▶ **WRITTEN REQUEST**
The data below is to be returned in full and exactly.

▶ **SOURCE MATERIAL**
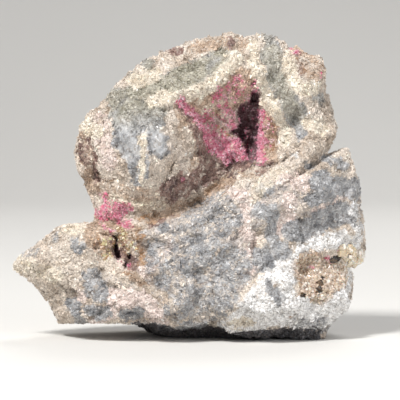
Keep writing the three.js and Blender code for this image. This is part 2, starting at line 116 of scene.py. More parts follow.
# Ribs and furrows: half width, rise, then the points of a line
RIBS = [
    (2, 2.6, (-9.4, 65.8), (-1.4, 67), (7.4, 70.6), (14.6, 77.4)),
    (2.4, 1.4, (-21, 67), (-13, 74.6), (6, 81.4), (16, 81.6)),
    (2.2, -1.4, (-15, 68), (-6, 72.4), (11, 78.4)),
    (2.4, 2.8, (18.6, 78), (22.6, 65), (28.2, 52.6)),
    (1.9, -2.2, (23.2, 82), (28.6, 65.6), (31, 58.4)),
    (2, -3, (-1, 66), (4, 60.4), (12, 48.6)),
    (1.4, 1.6, (-12, 56), (-11.2, 49), (-12.4, 43)),
    (1.8, -2.6, (-27, 56), (-27, 47), (-24.4, 39)),
    (1.8, -0.9, (-8, 29), (6, 32.4), (34, 43.6)),
    (1.8, -0.9, (-30, 13), (-14, 16.4), (2, 19), (16, 26)),
    (1.5, -1.8, (14, 8.6), (26, 6.6), (36, 9.6)),
]

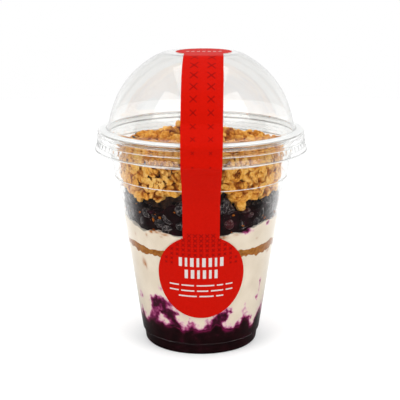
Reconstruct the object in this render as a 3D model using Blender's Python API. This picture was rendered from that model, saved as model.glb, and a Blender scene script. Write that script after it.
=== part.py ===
"""Yogurt parfait in a clear deli cup with a dome lid, sealed by a paper label.

Metres, +Z up. The origin is the middle of the foot, on the table. The front, where
the label's round end sits, faces -Y. The cup, the lid and the food layers are turned
round the Z axis; the food layers then get uneven tops.
"""

import math

import bmesh
import bpy

MM = 0.001
SEGMENTS = 40

# Cup, outside, in millimetres.
FOOT_RADIUS = 25.8
FOOT_RIM_RADIUS = 27.4
FOOT_HEIGHT = 4.6
PUSH_UP = 2.2
PUSH_UP_RADIUS = 20.5
BODY_BOTTOM = (28.1, 5.9)
BODY_TOP = (39.4, 79.2)
LEDGE_TOP = (41.05, 82.1)
NECK_TOP = (44.4, 100.8)
CUP_WALL = 0.6
RIM_CENTRE = (45.9, 102.9)
RIM_RADIUS = 1.4

# Lid, outside, in millimetres.
DOME_RADIUS = 44.1
DOME_CENTRE_HEIGHT = 99.9
DOME_BASE_HEIGHT = 107.9
DOME_SHOULDER_HEIGHT = 139.2
DOME_STEPS = 7
LID_TOP = 140.1
LID_FLAT_RADIUS = 17.2
LID_WALL = 0.6
SKIRT_BOTTOM = (50.0, 94.9)

# Paper label, in millimetres.
LABEL_LIFT = 0.3
LABEL_THICKNESS = 0.3
BAND_HALF_WIDTH = 8.8
TOP_DISC_RADIUS = 13.0
FRONT_DISC_RADIUS = 20.5
FRONT_DISC_HEIGHT = 40.3
FRONT_DISC_STEPS = 8
BAND_MIDDLE = 70.0
BRIDGE_START = 112.0
LABEL_COLUMNS = 7

# Food, in millimetres. Each surface is (mean height at the wall, crown in the middle, waves),
# and each wave round the cup is (how many, size, shift in radians).
FOOD_GAP = 0.3
LAYER_GAP = 0.4
FOOD_RINGS = (1.0, 0.72, 0.36)
LUMP = 0.12
JAM_TOP = (14.0, 0.0, ((1, 0.4, 0.6), (4, 0.9, 2.2), (7, 1.1, 2.6)))
LOWER_YOGURT_TOP = (49.4, 0.0, ((1, 0.3, 2.8), (3, 0.5, 0.7), (5, 0.5, 1.9)))
PEANUT_CREAM_TOP = (52.2, 0.0, ((1, 0.3, 2.8), (3, 0.4, 0.7), (4, 0.3, 1.2)))
UPPER_YOGURT_TOP = (61.6, 0.0, ((1, 0.6, 2.6), (3, 0.8, 2.9), (5, 0.7, 0.5)))
BERRY_TOP = (73.6, 0.0, ((2, 0.9, 0.3), (4, 1.0, 0.2), (6, 1.3, 2.7)))
GRANOLA_TOP = (97.6, 7.4, ((3, 0.7, 1.0), (5, 0.6, 2.0), (7, 0.5, 0.4)))


def principled(name, colour, roughness, transmission=0.0):
    """A Principled material of one linear colour."""
    material = bpy.data.materials.new(name)
    material.use_nodes = True
    shader = material.node_tree.nodes["Principled BSDF"]
    shader.inputs["Base Color"].default_value = (*colour, 1.0)
    shader.inputs["Roughness"].default_value = roughness
    shader.inputs["Transmission Weight"].default_value = transmission
    return material


def add_object(name, mesh_builder, material):
    """Puts a finished bmesh into the scene as one named object."""
    bmesh.ops.recalc_face_normals(mesh_builder, faces=mesh_builder.faces)
    mesh = bpy.data.meshes.new(name)
    mesh_builder.to_mesh(mesh)
    mesh_builder.free()
    mesh.materials.append(material)
    mesh.shade_smooth()
    mesh.set_sharp_from_angle(angle=math.radians(35))
    made = bpy.data.objects.new(name, mesh)
    bpy.context.collection.objects.link(made)
    return made


def turned(profile):
    """A closed bmesh from (radius, height) points that start and end on the axis."""
    built = bmesh.new()
    corners = [built.verts.new((0.0, -radius * MM, height * MM)) for radius, height in profile]
    edges = [built.edges.new(pair) for pair in zip(corners, corners[1:])]
    bmesh.ops.spin(
        built,
        geom=corners + edges,
        cent=(0, 0, 0),
        axis=(0, 0, 1),
        angle=math.tau,
        steps=SEGMENTS,
        use_merge=True,
    )
    bmesh.ops.remove_doubles(built, verts=built.verts, dist=0.00001)
    return built


def arc(centre, radius, first, last, steps):
    """(radius, height) points on a circle, by degrees from straight outwards."""
    points = []
    for step in range(steps + 1):
        angle = math.radians(first + (last - first) * step / steps)
        points.append((centre[0] + radius * math.cos(angle), centre[1] + radius * math.sin(angle)))
    return points


def along(height, low, high):
    """The radius at a height on the straight line between two (radius, height) points."""
    share = (height - low[1]) / (high[1] - low[1])
    return low[0] + share * (high[0] - low[0])


def inner_radius(height):
    """The inside radius of the cup's body or neck at a height."""
    if height < BODY_TOP[1]:
        return along(height, BODY_BOTTOM, BODY_TOP) - CUP_WALL
    return along(height, LEDGE_TOP, NECK_TOP) - CUP_WALL


def dome_arc(low, high, inset=0.0):
    """Points on the dome's sphere between two heights."""
    radius = DOME_RADIUS - inset
    first, last = (
        math.degrees(math.asin((height - DOME_CENTRE_HEIGHT) / radius)) for height in (low, high)
    )
    return arc((0.0, DOME_CENTRE_HEIGHT), radius, first, last, DOME_STEPS)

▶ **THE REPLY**
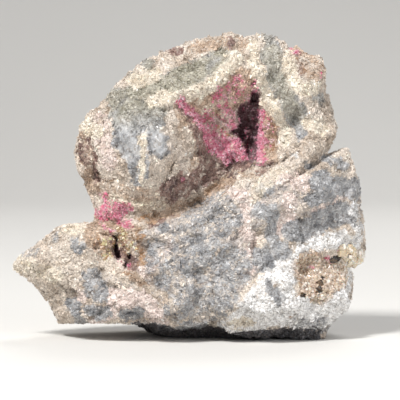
Keep writing the three.js and Blender code for this image. This is part 2, starting at line 116 of scene.py. More parts follow.
# Ribs and furrows: half width, rise, then the points of a line
RIBS = [
    (2, 2.6, (-9.4, 65.8), (-1.4, 67), (7.4, 70.6), (14.6, 77.4)),
    (2.4, 1.4, (-21, 67), (-13, 74.6), (6, 81.4), (16, 81.6)),
    (2.2, -1.4, (-15, 68), (-6, 72.4), (11, 78.4)),
    (2.4, 2.8, (18.6, 78), (22.6, 65), (28.2, 52.6)),
    (1.9, -2.2, (23.2, 82), (28.6, 65.6), (31, 58.4)),
    (2, -3, (-1, 66), (4, 60.4), (12, 48.6)),
    (1.4, 1.6, (-12, 56), (-11.2, 49), (-12.4, 43)),
    (1.8, -2.6, (-27, 56), (-27, 47), (-24.4, 39)),
    (1.8, -0.9, (-8, 29), (6, 32.4), (34, 43.6)),
    (1.8, -0.9, (-30, 13), (-14, 16.4), (2, 19), (16, 26)),
    (1.5, -1.8, (14, 8.6), (26, 6.6), (36, 9.6)),
]

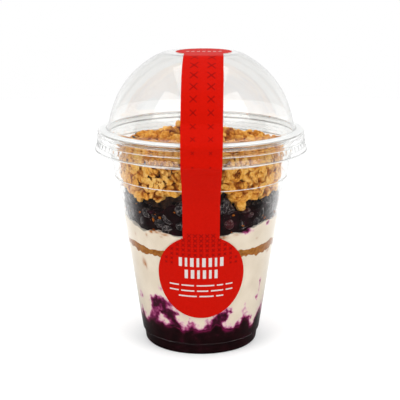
Reconstruct the object in this render as a 3D model using Blender's Python API. This picture was rendered from that model, saved as model.glb, and a Blender scene script. Write that script after it.
=== part.py ===
"""Yogurt parfait in a clear deli cup with a dome lid, sealed by a paper label.

Metres, +Z up. The origin is the middle of the foot, on the table. The front, where
the label's round end sits, faces -Y. The cup, the lid and the food layers are turned
round the Z axis; the food layers then get uneven tops.
"""

import math

import bmesh
import bpy

MM = 0.001
SEGMENTS = 40

# Cup, outside, in millimetres.
FOOT_RADIUS = 25.8
FOOT_RIM_RADIUS = 27.4
FOOT_HEIGHT = 4.6
PUSH_UP = 2.2
PUSH_UP_RADIUS = 20.5
BODY_BOTTOM = (28.1, 5.9)
BODY_TOP = (39.4, 79.2)
LEDGE_TOP = (41.05, 82.1)
NECK_TOP = (44.4, 100.8)
CUP_WALL = 0.6
RIM_CENTRE = (45.9, 102.9)
RIM_RADIUS = 1.4

# Lid, outside, in millimetres.
DOME_RADIUS = 44.1
DOME_CENTRE_HEIGHT = 99.9
DOME_BASE_HEIGHT = 107.9
DOME_SHOULDER_HEIGHT = 139.2
DOME_STEPS = 7
LID_TOP = 140.1
LID_FLAT_RADIUS = 17.2
LID_WALL = 0.6
SKIRT_BOTTOM = (50.0, 94.9)

# Paper label, in millimetres.
LABEL_LIFT = 0.3
LABEL_THICKNESS = 0.3
BAND_HALF_WIDTH = 8.8
TOP_DISC_RADIUS = 13.0
FRONT_DISC_RADIUS = 20.5
FRONT_DISC_HEIGHT = 40.3
FRONT_DISC_STEPS = 8
BAND_MIDDLE = 70.0
BRIDGE_START = 112.0
LABEL_COLUMNS = 7

# Food, in millimetres. Each surface is (mean height at the wall, crown in the middle, waves),
# and each wave round the cup is (how many, size, shift in radians).
FOOD_GAP = 0.3
LAYER_GAP = 0.4
FOOD_RINGS = (1.0, 0.72, 0.36)
LUMP = 0.12
JAM_TOP = (14.0, 0.0, ((1, 0.4, 0.6), (4, 0.9, 2.2), (7, 1.1, 2.6)))
LOWER_YOGURT_TOP = (49.4, 0.0, ((1, 0.3, 2.8), (3, 0.5, 0.7), (5, 0.5, 1.9)))
PEANUT_CREAM_TOP = (52.2, 0.0, ((1, 0.3, 2.8), (3, 0.4, 0.7), (4, 0.3, 1.2)))
UPPER_YOGURT_TOP = (61.6, 0.0, ((1, 0.6, 2.6), (3, 0.8, 2.9), (5, 0.7, 0.5)))
BERRY_TOP = (73.6, 0.0, ((2, 0.9, 0.3), (4, 1.0, 0.2), (6, 1.3, 2.7)))
GRANOLA_TOP = (97.6, 7.4, ((3, 0.7, 1.0), (5, 0.6, 2.0), (7, 0.5, 0.4)))


def principled(name, colour, roughness, transmission=0.0):
    """A Principled material of one linear colour."""
    material = bpy.data.materials.new(name)
    material.use_nodes = True
    shader = material.node_tree.nodes["Principled BSDF"]
    shader.inputs["Base Color"].default_value = (*colour, 1.0)
    shader.inputs["Roughness"].default_value = roughness
    shader.inputs["Transmission Weight"].default_value = transmission
    return material


def add_object(name, mesh_builder, material):
    """Puts a finished bmesh into the scene as one named object."""
    bmesh.ops.recalc_face_normals(mesh_builder, faces=mesh_builder.faces)
    mesh = bpy.data.meshes.new(name)
    mesh_builder.to_mesh(mesh)
    mesh_builder.free()
    mesh.materials.append(material)
    mesh.shade_smooth()
    mesh.set_sharp_from_angle(angle=math.radians(35))
    made = bpy.data.objects.new(name, mesh)
    bpy.context.collection.objects.link(made)
    return made


def turned(profile):
    """A closed bmesh from (radius, height) points that start and end on the axis."""
    built = bmesh.new()
    corners = [built.verts.new((0.0, -radius * MM, height * MM)) for radius, height in profile]
    edges = [built.edges.new(pair) for pair in zip(corners, corners[1:])]
    bmesh.ops.spin(
        built,
        geom=corners + edges,
        cent=(0, 0, 0),
        axis=(0, 0, 1),
        angle=math.tau,
        steps=SEGMENTS,
        use_merge=True,
    )
    bmesh.ops.remove_doubles(built, verts=built.verts, dist=0.00001)
    return built


def arc(centre, radius, first, last, steps):
    """(radius, height) points on a circle, by degrees from straight outwards."""
    points = []
    for step in range(steps + 1):
        angle = math.radians(first + (last - first) * step / steps)
        points.append((centre[0] + radius * math.cos(angle), centre[1] + radius * math.sin(angle)))
    return points


def along(height, low, high):
    """The radius at a height on the straight line between two (radius, height) points."""
    share = (height - low[1]) / (high[1] - low[1])
    return low[0] + share * (high[0] - low[0])


def inner_radius(height):
    """The inside radius of the cup's body or neck at a height."""
    if height < BODY_TOP[1]:
        return along(height, BODY_BOTTOM, BODY_TOP) - CUP_WALL
    return along(height, LEDGE_TOP, NECK_TOP) - CUP_WALL


def dome_arc(low, high, inset=0.0):
    """Points on the dome's sphere between two heights."""
    radius = DOME_RADIUS - inset
    first, last = (
        math.degrees(math.asin((height - DOME_CENTRE_HEIGHT) / radius)) for height in (low, high)
    )
    return arc((0.0, DOME_CENTRE_HEIGHT), radius, first, last, DOME_STEPS)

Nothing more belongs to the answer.